Saturday 6 August 2011

US Credit Rating is downgraded from AAA to AA+

Michele Constantini PhotoAlto Getty Images
Downgrade is due to concerns about US political instutions

China Calls for a new Reserve Currency

Standard and Poor's statement
"More broadly, the downgrade reflects our view that the effectiveness, stability, and predictability of American policymaking and political institutions have weakened at a time of ongoing fiscal and economic challenges to a degree more than we envisioned when we assigned a negative outlook to the rating on April 18, 2011".

"The outlook on the new U.S. credit rating is negative," the S and P said in its statement, "a sign that another downgrade is possible in the next 12 to 18 months".

On Aug. 2, President Barack Obama signed legislation designed to reduce the fiscal deficit by $2.1 trillion over 10 years. But that was well short of the $4 trillion in savings S and P had called for as a good "down payment" on fixing America's finances.

The financial commentator Daniel Gross summarizes the political situation in his blog of 6 August
"The fiscal clown show continues. A few days after Congress and the White House agreed to raise the debt ceiling and cut spending, Standard & Poor's has downgraded the United States of America's credit rating from AAA to AA+.

S and P, which covered itself in a substance other than glory during the mortgage crisis, may have a poor record and strange methodology when it comes to sovereign ratings. France, which has a far higher debt per capita ratio than the U.S., still enjoys a AAA rating. And a downgrade, alone, doesn't mean U.S. interest rates will spike - on Monday or at any time in the future. Japan's credit rating was downgraded several years ago, when the interest rates its government paid on bonds was already extremely low, and they've generally trended lower in the years since.

But Congressional Republicans deserve much more of the blame.
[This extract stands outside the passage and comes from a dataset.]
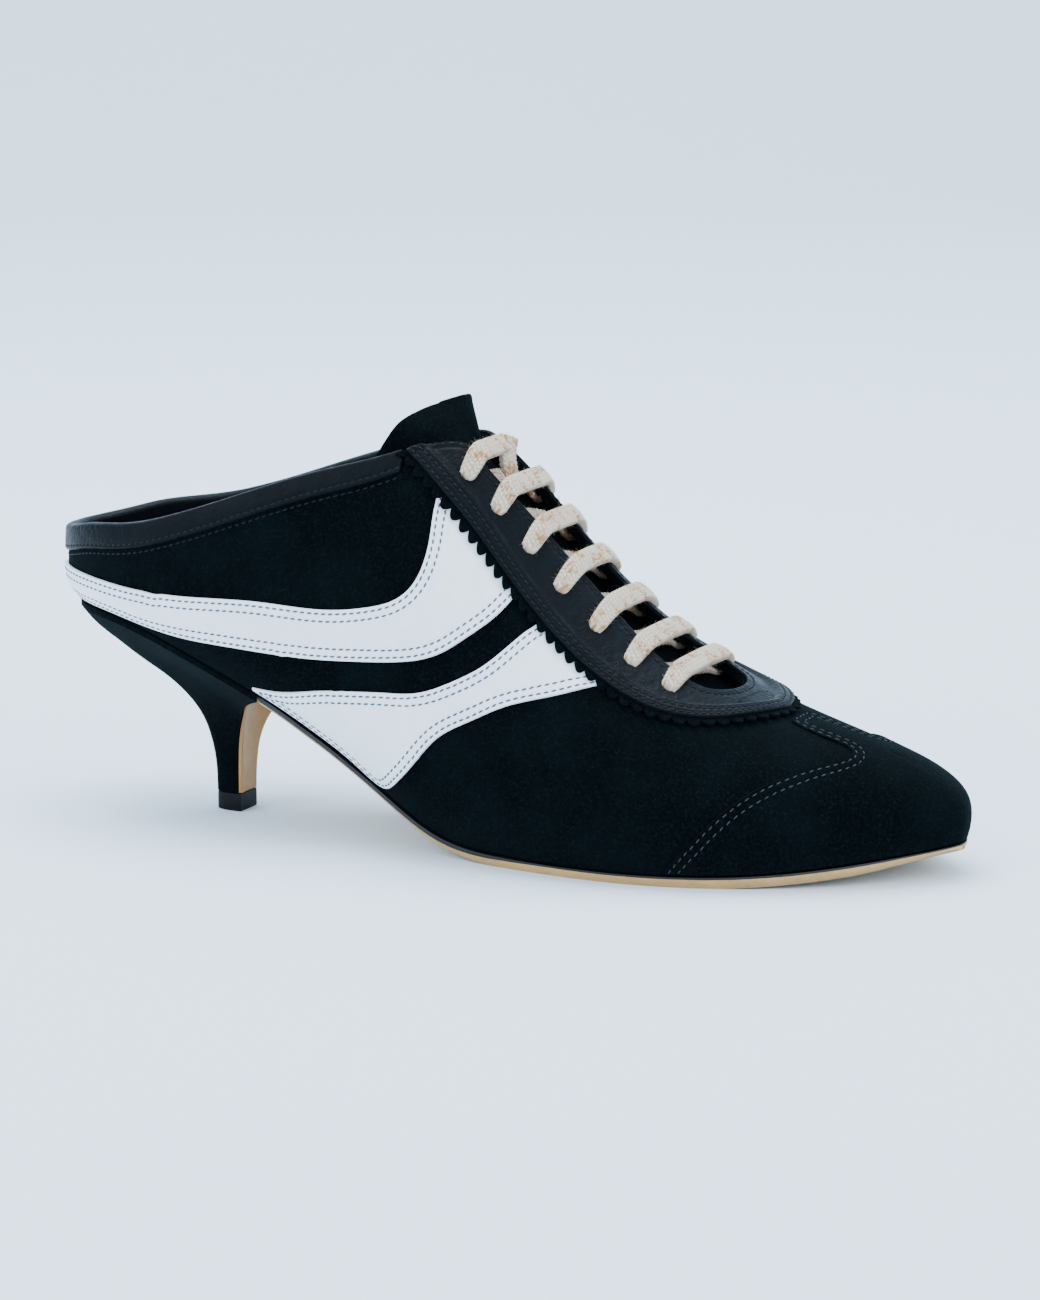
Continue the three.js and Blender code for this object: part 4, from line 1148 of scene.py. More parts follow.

For this calamity was entirely man-made - even intentional. The contemporary Republican Party is fixated on taxes. It possesses an iron-clad belief that the existing tax rates should never go up, that loopholes shouldn't be closed unless they're offset by other tax reductions, that the fact that hedge fund managers pay lower tax rates than school teachers makes complete sense, that a reversion to the tax rates of the prosperous 1990's or 1980's would be unacceptable.

In the past two years, this attitude has combined with a general hostility to playing ball with Democrats on large legislative issues, a near-blanket refusal to conduct business with President Obama, and, since the arrival of the raucous Tea Party freshman, a cavalier attitude toward the nation's obligations. It was common to hear duly elected legislators argue that it wouldn't be a big deal if the government were to pierce the debt ceiling and default on its debts".
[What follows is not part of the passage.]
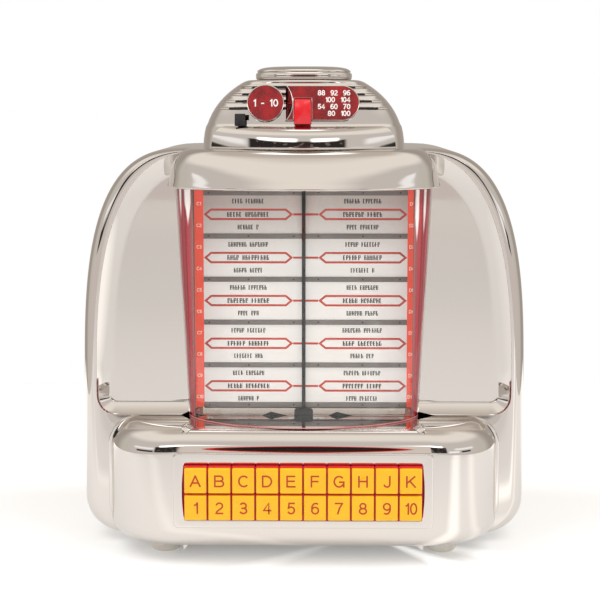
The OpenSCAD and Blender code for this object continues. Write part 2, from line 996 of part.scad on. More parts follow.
module audio_jack() {
  color("black")
    translate([12, 0, control_height]) {
      upright(pocket_floor - 14.4, pocket_floor - 2.4)
        difference() {
          square([7, 7], center = true);
          circle(1.8);
        }
      upright(pocket_floor - 2.4, pocket_floor)
        difference() {
          circle(3.2);
          circle(1.8);
        }
    }
}

module antenna_rod() {
  color("dimgray")
    translate([0, 40, body_top - 18.4]) {
      rotate([0, 90, 0])
        translate([0, 0, -50])
          cylinder(d = 9, h = 100);
      rotate([0, 90, 0])
        translate([0, 0, -14])
          cylinder(d = 11.4, h = 28);
      for (x = [-1, 1])
        translate([x * 45 - 4, -6, -5.6])
          cube([8, 12, 11.6]);
    }
}

module feet() {
  color("lightgray") {
    for (x = [-1, 1], y = [-47, 62])
      translate([x * 88.7, y, 0]) {
        cylinder(d1 = 15, d2 = 19, h = 2);
        translate([0, 0, 2])
          cylinder(d = 19, h = foot_height - 2);
      }
  }
}

module rear_screws() {
  color("gray")
    for (spot = screw_spots) {
      upright(cover_front + 2, cover_front + 3.8)
        translate(spot)
          circle(2.9);
      upright(cover_front - 14, cover_front + 2)
        translate(spot)
          circle(1.4);
    }
}

module inner_screws() {
  color("gray") {
    for (x = [-1, 1], z = [-1, 1])
      translate([x * 79, 0, key_middle + z * 20]) {
        upright(board_key + 1.6, board_key + 3)
          circle(2.4);
        upright(board_key - 4.5, board_key + 1.6)
          circle(1);
      }
    for (x = [-1, 1], z = [116, 200])
      translate([x * 67.5, 0, z]) {
        upright(panel_front + wall + 6.6, panel_front + wall + 8)
          circle(2.6);
        upright(panel_front + wall + 0.6, panel_front + wall + 6.6)
          circle(1.2);
      }
    for (x = [-28, 24])
      translate([x, 0, 279]) {
        upright(-42.4, -41)
          circle(2.4);
        upright(-49.5, -42.4)
          circle(1);
      }
    for (x = [-1, 1], y = [4, 52])
      translate([x * 66, y, foot_height + 8]) {
        cylinder(d = 2.6, h = 9.6, $fn = 32);
        translate([0, 0, 9.6])
          cylinder(d = 5.4, h = 1.8, $fn = 32);
      }
  }
}

body_shell();
rear_cover();
console_shell();
key_bezel();
key_guide();
key_dome_mat();
key_circuit_board();
key_a();
key_b();
key_c();
key_d();
key_e();
key_f();
key_g();
key_h();
key_j();
key_k();
key_1();
key_2();
key_3();
key_4();
key_5();
key_6();
key_7();
key_8();
key_9();
key_10();
title_window();
title_board();
left_title_page();
right_title_page();
title_frame();
left_index_strip();
right_index_strip();
page_rod();
lamp_board();
hood();
crown_shell();
crown_apron();
crown_cap();
coin_disc();
dial_plate();
select_button();
light_slider();
head_switches();
left_speaker_frame();
right_speaker_frame();
left_speaker_cone();
right_speaker_cone();
main_circuit_board();
volume_knob();
tuning_knob();
volume_control();
tuning_capacitor();
power_jack();
audio_jack();
antenna_rod();
feet();
rear_screws();
inner_screws();
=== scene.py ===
import json
import math
from functools import partial

import bmesh
import bpy
from mathutils import Matrix, Vector

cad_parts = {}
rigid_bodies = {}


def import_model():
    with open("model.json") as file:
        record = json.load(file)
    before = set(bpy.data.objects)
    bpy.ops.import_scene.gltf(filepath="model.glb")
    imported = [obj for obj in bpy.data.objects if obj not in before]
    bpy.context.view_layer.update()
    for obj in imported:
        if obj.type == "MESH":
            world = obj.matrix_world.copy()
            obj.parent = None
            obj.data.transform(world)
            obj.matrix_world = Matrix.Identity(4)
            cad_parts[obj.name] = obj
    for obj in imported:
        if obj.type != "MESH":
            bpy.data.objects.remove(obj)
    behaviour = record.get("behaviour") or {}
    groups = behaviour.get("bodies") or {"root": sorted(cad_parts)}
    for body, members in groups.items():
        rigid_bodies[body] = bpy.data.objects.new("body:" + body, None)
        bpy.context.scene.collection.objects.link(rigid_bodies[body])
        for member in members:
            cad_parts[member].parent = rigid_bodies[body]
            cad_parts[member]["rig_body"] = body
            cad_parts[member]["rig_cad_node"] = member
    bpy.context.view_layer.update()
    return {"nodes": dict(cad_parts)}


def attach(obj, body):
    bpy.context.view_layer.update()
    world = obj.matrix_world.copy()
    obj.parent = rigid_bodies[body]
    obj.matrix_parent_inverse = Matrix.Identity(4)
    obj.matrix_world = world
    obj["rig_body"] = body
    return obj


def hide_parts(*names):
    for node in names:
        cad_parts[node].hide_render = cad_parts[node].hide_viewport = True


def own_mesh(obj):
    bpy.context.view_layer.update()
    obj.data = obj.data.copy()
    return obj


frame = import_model()
cadNodes = frame["nodes"]
mm = 0.001
near = 0.001  # places closer than this, in mm, are the same
bpy.context.scene.view_settings.view_transform = "Standard"  # hex colours stay as they are written
print("frame loaded:", len(cadNodes), "nodes")

# small helpers


def hexColour(code):
    parts = [int(code[i:i + 2], 16) / 255 for i in (1, 3, 5)]
    return [c / 12.92 if c <= 0.04045 else ((c + 0.055) / 1.055) ** 2.4 for c in parts] + [1]


def deselectAll():
    if bpy.context.mode != "OBJECT":
        bpy.ops.object.mode_set(mode="OBJECT")
    bpy.ops.object.select_all(action="DESELECT")


def chooseOnly(piece):
    deselectAll()
    piece.select_set(True)
    bpy.context.view_layer.objects.active = piece


def nameNew(name):
    piece = bpy.context.object
    piece.name = name
    piece.data.name = name
    return piece


def enterEdit(piece, kind, action="DESELECT"):
    chooseOnly(piece)
    bpy.ops.object.mode_set(mode="EDIT")
    bpy.ops.mesh.select_mode(type=kind)
    bpy.ops.mesh.select_all(action=action)
    return bmesh.from_edit_mesh(piece.data)


def leaveEdit():
    bpy.ops.object.mode_set(mode="OBJECT")


def editFaces(piece, test):
    # enters edit mode and selects the faces whose middle (mm) and normal pass the test
    mesh = enterEdit(piece, "FACE")
    for face in mesh.faces:
        if test(face.calc_center_median() / mm, face.normal):
            face.select_set(True)
    bmesh.update_edit_mesh(piece.data)


def deleteFaces(piece, test):
    editFaces(piece, test)
    bpy.ops.mesh.delete(type="FACE")
    leaveEdit()


def bevelEdges(piece, test, width, segments):
    # rounds the edges whose two ends (mm) pass the test
    mesh = enterEdit(piece, "EDGE")
    for edge in mesh.edges:
        if test(edge.verts[0].co / mm, edge.verts[1].co / mm):
            edge.select_set(True)
    bmesh.update_edit_mesh(piece.data)
    bpy.ops.mesh.bevel(offset=width * mm, segments=segments, affect="EDGES")
    leaveEdit()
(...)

Other rating agencies hold their fire for now and China proposes a new reserve currency

The other two major credit rating agencies, Moody's and Fitch, said on Friday night they had no immediate plans to follow S and P in taking the US off their lists of risk-free borrowers.

China, the world's largest holder of US debt, had "every right now to demand the United States address its structural debt problems and ensure the safety of China's dollar assets," said a commentary in the official Xinhua news agency.

"International supervision over the issue of US dollars should be introduced and a new, stable and secured global reserve currency may also be an option to avert a catastrophe caused by any single country," the commentary said.

In my view China should put their money where there mouth is!

So far they have been content to stand back, sell their goods and bank the profits without taking any of the responsibility. Why don't they take the initiative and try to lead the world?  At the moment the Yuan is a pegged currency, only recently tradeable outside China!  How about starting by exposing the Yuan to the markets so that it can find its true value instead of giving themselves the unfair advantage of an undervalued currency? 

Is China prepared to guarantee a new reserve currency?  I think it's their turn to step up to the plate!

Meanwhile the markets tumble everywhere!